En una de sus características rabietas, el líder del Partido Popular, Pablo Casado, ha calificado al presidente del Gobierno ni más ni menos que de “mala persona”. La causa, si es que necesita alguna quien tiene la costumbre del insulto y la boca siempre llena de metralla, ha sido la remodelación del Ejecutivo, con entradas y salidas ministeriales y con un claro aviso para navegantes y polizones por parte de Pedro Sánchez, que sentenció que la remodelación estaba destinada a asegurar la estabilidad “para treinta meses.” Es decir, hasta que acabe la legislatura. Parece que en la derecha, sin embargo, hay prisas y miedo a que las medallas acaben en la solapa del rival, porque la vacunación va avanzando con paso firme, cada dosis es un asalto ganado al virus y están al caer los millones de Europa, sobre los que tanto le gustaría poner las manos a la oposición: la de cosas que se podrían privatizar con ese dinero y la de amigos a los que podrían beneficiar para cobrarles el favor en las próximas elecciones.
Es increíble la facilidad con que los inquilinos de la sede en venta de la calle de Génova llaman golpistas a quienes el Tribunal Supremo dejó en sediciosos por los delitos que cometieron durante el procés y, al mismo tiempo, igualan, por medio del propio Casado, la democracia con el franquismo, blanqueado como una “ley sin democracia”, según su lamentable definición. Y todo ello, mientras va de la mano de Vox, esa formación que sigue nombrando cargos que se fotografían con banderas inconstitucionales y le exigen a él radicalizarse hasta rozar el extremismo. Si se esforzase un poco, daría pena a la vez que rabia, defendiendo la libertad de comer carne roja en nombre de las mismas siglas que trataron de impedir cada una de las libertades que hemos ido conquistando en estos años y a pesar de AP y el PP, que se opusieron al divorcio, el aborto, las leyes de igualdad, los matrimonios entre personas del mismo sexo, la eutanasia… Como para dar lecciones sobre nuestros derechos.

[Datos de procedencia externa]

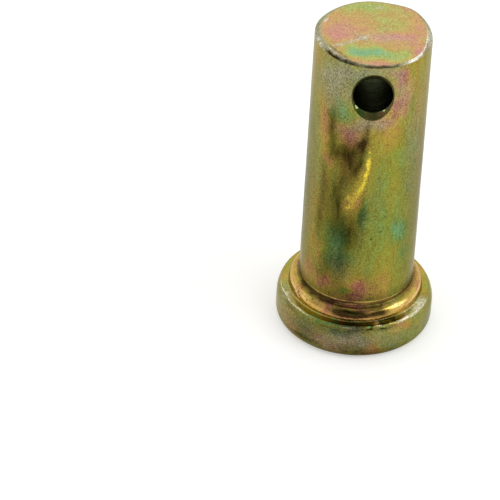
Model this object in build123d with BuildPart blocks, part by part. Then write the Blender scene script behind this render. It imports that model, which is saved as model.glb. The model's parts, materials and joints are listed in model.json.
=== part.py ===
from build123d import *
import math
import os

# A headed steel pin with a cross hole for a split pin, cold headed from drawn wire in one piece.
# It stands on its head. The origin is the centre of the head's outer face, +Z runs up the shank
# to the free end, and the cross hole runs along Y. Lengths are in millimetres, angles in degrees.

# Shank
shank_diameter = 9.47
shank_length = 25.0  # from the flat underside of the head to the middle of the free end

# Collar: the raised ring that heading leaves around the root of the shank
collar_width = 0.79
collar_height = 1.05
collar_round = 0.5
collar_root_round = 0.14

# Head: a squat barrel, rounded a little at its outer face and more towards the shank
head_thickness = 3.15  # outer face to the flat underside
underside_width = 0.575  # the flat ring around the collar
back_round_width = 0.375  # from the flat ring out to the rim
back_round = 1.9
face_round = 0.8

# Cross hole, opened at both mouths with a drill point
hole_diameter = 3.175
hole_to_end = 3.15  # centre of the hole to the middle of the free end
mouth_width = 0.6025  # from the bore out to the mouth's widest point
mouth_angle = 118

# Free end: cropped a little out of square, with its edge broken off centre,
# so the edge is thin on the low side and wide on the high side
low_side = -60  # direction of the low side, turned from +X
end_lean = 2.0  # of the end face, out of square towards the low side
edge_width = 0.38  # mean width of the broken edge, seen from the end
edge_offset = 0.26  # how far its middle lies from the pin's axis, towards the low side
edge_slope = 48  # fall of the broken edge, away from the end face
edge_crown = 2.2  # radius of its slight bulge

# Radii and heights that follow from those above
shank_radius = shank_diameter / 2
collar_radius = shank_radius + collar_width
underside_radius = collar_radius + underside_width
head_radius = underside_radius + back_round_width
collar_top = head_thickness + collar_height
end_height = head_thickness + shank_length
hole_height = end_height - hole_to_end

# The back round leaves the rim upright and stops early, where it reaches the flat ring.
back_round_rise = math.sqrt(back_round**2 - (back_round - back_round_width) ** 2)
back_round_start = head_thickness - back_round_rise
back_round_turn = math.degrees(math.asin(back_round_rise / back_round))

# The blank stands taller than the pin by enough for the leaning cut to leave nothing of its top.
lean = math.radians(end_lean)
blank_height = end_height + shank_diameter * math.tan(lean)

# The end is cut about a line that leans with the end face and stands off the pin's own axis.
low = Vector(math.cos(math.radians(low_side)), math.sin(math.radians(low_side)), 0)
cut_direction = low * math.sin(lean) + Vector(0, 0, math.cos(lean))
cut_origin = low * edge_offset + Vector(0, 0, end_height - edge_offset * math.tan(lean))
cut_side = low.cross(cut_direction)
cut_plane = Plane(origin=cut_origin, x_dir=cut_direction.cross(cut_side), z_dir=cut_side)
edge_start = shank_radius - edge_width
edge_end = shank_radius + 2 * edge_offset
edge_fall = (edge_end - edge_start) * math.tan(math.radians(edge_slope))
cut_height = blank_height - end_height + edge_offset

with BuildPart() as clevis_pin:
    # Head, collar and blank shank, turned about the pin's axis
    with BuildSketch(Plane.XZ):
        with BuildLine():
            Line((0, 0), (head_radius - face_round, 0))
            CenterArc((head_radius - face_round, face_round), face_round, -90, 90)
            Line((head_radius, face_round), (head_radius, back_round_start))
            CenterArc((head_radius - back_round, back_round_start), back_round, 0, back_round_turn)
            Line((underside_radius, head_thickness), (collar_radius, head_thickness))
            Line((collar_radius, head_thickness), (collar_radius, collar_top - collar_round))
            CenterArc((collar_radius - collar_round, collar_top - collar_round), collar_round, 0, 90)
            root = (shank_radius + collar_root_round, collar_top + collar_root_round)
            Line((collar_radius - collar_round, collar_top), (root[0], collar_top))
            CenterArc(root, collar_root_round, -90, -90)
            Polyline((shank_radius, root[1]), (shank_radius, blank_height), (0, blank_height), (0, 0))
        make_face()
    revolve(axis=Axis.Z)

    # Free end: the leaning face and its broken edge are one cut
    with BuildSketch(cut_plane):
        with BuildLine():
            edge_foot = (edge_end, -edge_fall)
            RadiusArc((edge_start, 0), edge_foot, edge_crown)
            Polyline(edge_foot, (edge_end, cut_height), (0, cut_height), (0, 0), (edge_start, 0))
        make_face()
    revolve(axis=Axis(cut_origin, cut_direction), mode=Mode.SUBTRACT)

    # Cross hole: one bore, with a drill point's cone at each mouth
    for side in (-1, 1):
        with Locations(Plane(origin=(0, side * shank_radius, hole_height), z_dir=(0, side, 0))):
            CounterSinkHole(
                radius=hole_diameter / 2,
                counter_sink_radius=hole_diameter / 2 + mouth_width,
                depth=shank_radius,
                counter_sink_angle=mouth_angle,
            )

clevis_pin.part.label = "clevis_pin"

os.makedirs("parts", exist_ok=True)
export_step(clevis_pin.part, "parts/clevis_pin.step")
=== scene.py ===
import json
import math
import bpy
import bmesh
from mathutils import Matrix, Vector, noise


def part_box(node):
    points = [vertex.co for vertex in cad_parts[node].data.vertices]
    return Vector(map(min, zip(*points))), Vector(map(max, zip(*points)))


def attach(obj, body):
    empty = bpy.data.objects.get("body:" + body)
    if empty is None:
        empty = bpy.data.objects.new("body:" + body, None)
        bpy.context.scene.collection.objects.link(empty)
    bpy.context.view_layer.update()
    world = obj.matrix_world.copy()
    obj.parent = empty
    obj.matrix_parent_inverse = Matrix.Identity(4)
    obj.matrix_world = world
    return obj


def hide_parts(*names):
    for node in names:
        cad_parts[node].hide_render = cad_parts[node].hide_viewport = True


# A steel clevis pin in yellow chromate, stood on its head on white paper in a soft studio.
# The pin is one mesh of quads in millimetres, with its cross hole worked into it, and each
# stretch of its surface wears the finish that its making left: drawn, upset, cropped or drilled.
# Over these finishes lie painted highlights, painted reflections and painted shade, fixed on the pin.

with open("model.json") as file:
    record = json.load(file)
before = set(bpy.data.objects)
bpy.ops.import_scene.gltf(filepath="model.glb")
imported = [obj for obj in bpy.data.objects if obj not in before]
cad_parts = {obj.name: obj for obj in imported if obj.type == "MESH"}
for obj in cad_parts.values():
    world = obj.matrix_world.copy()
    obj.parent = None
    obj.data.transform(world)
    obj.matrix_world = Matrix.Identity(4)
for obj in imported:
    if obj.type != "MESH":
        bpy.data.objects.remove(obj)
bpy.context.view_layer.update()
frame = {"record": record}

MM = 0.001

# Sizes that the frame gives
mounts = {mount["name"]: mount for mount in frame["record"]["mounts"]}
low_corner, high_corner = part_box("clevis_pin")
SHANK_RADIUS = mounts["shank"]["dims"]["r_mm"]
HOLE_RADIUS = mounts["cross_hole"]["dims"]["r_mm"]
HOLE_HEIGHT = mounts["cross_hole"]["pos_m"][2] / MM
HEAD_RADIUS = (high_corner.x - low_corner.x) / 2 / MM

# The head and collar, upset in a die
HEAD_THICKNESS = 3.15
FACE_ROUND = 0.8
BACK_ROUND = 1.9
BACK_ROUND_WIDTH = 0.375
UNDERSIDE_WIDTH = 0.575
UNDERSIDE_RADIUS = HEAD_RADIUS - BACK_ROUND_WIDTH
COLLAR_RADIUS = UNDERSIDE_RADIUS - UNDERSIDE_WIDTH
COLLAR_HEIGHT = 1.05
COLLAR_TOP = HEAD_THICKNESS + COLLAR_HEIGHT
COLLAR_ROUND = 0.65
COLLAR_DRAFT = 0.05  # how far its wall leans in from foot to round
ROOT_ROUND = 0.22
CROWN = 20  # how far the collar's top slopes away from the shank, in degrees
CORNER = 0.045  # how far tumbling breaks a crisp corner

# The cropped end: it leans, and its edge is broken off centre
END_HEIGHT = 28.15
END_LEAN = math.radians(2.0)
LOW_SIDE = math.radians(-60)
EDGE_WIDTH = 0.38
EDGE_OFFSET = 0.26
EDGE_SLOPE = math.radians(48)
EDGE_CROWN = 2.2
EDGE_WAVER = 0.02  # how far it strays in width all round

# Where the broken edge is wider or narrower: azimuth and spread in degrees, width gained in mm
EDGE_STRIKES = ((-10, 28, 0.20), (46, 24, -0.30), (-142, 20, 0.18), (172, 30, -0.15))

# Where the shear tore the broken edge and left it shallow: azimuth and spread, share of depth lost
TORN_AZIMUTH, TORN_SPREAD, TORN_SHARE = -141, 24, 0.65

# The cross hole's mouths, cut by a drill's point that starts short of the surface
MOUTH_HALF_ANGLE = math.radians(59)
MOUTH_WIDTH = 0.6025
CONE_TIP = SHANK_RADIUS - (HOLE_RADIUS + MOUTH_WIDTH) / math.tan(MOUTH_HALF_ANGLE)

# The mesh: columns round the pin, and a square patch of them for each mouth
COLUMNS = 120
PATCH = 20
PATCH_HALF = 2.6  # half the patch's height
SHANK_ROWS = 52
BORE_RINGS = 26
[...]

En realidad, algunos de ellos y sus socios ultras en general no tienen nada que enseñar. Al menos, nada bueno. En las dos novelas hasta ahora publicadas por Antonio Scurati, M, el hijo del siglo y M, el hombre de la providencia –aparecidas aquí en el sello Alfaguara–, vemos a un Mussolini que nos recuerda a algunos personajes de nuestra actualidad: un antiguo socialista y director del diario progresista Avanti que al ser expulsado de ambos lugares fundó Il popolo d'Italia y la turba fascista reconvertida con el tiempo en partido, al mando de la cual, entre otras cosas, le prendió fuego a su antiguo periódico. Su camino hacia Roma fue el que siempre recorre esa gente: tras embaucar al pueblo y utilizarlo en su beneficio para luego traicionarlo –“hay que volverse hacia quienes no trabajan con los brazos”, tramaba, de puertas para adentro, a la vez que lanzaba consignas populistas desde los balcones y las tribunas para seducir a los obreros–, él y sus columnas de verdugos se lanzaron a aniquilar a tiros y golpes de maza a cualquiera que se interpusiera en su camino. Me permito recomendarles su lectura y me apuesto lo que sea a que no les será difícil encontrar las mismas similitudes que he encontrado yo entre aquellos hechos y personajes de entonces y algunos de hoy en día. Naturalmente, salvando las distancias… por ahora.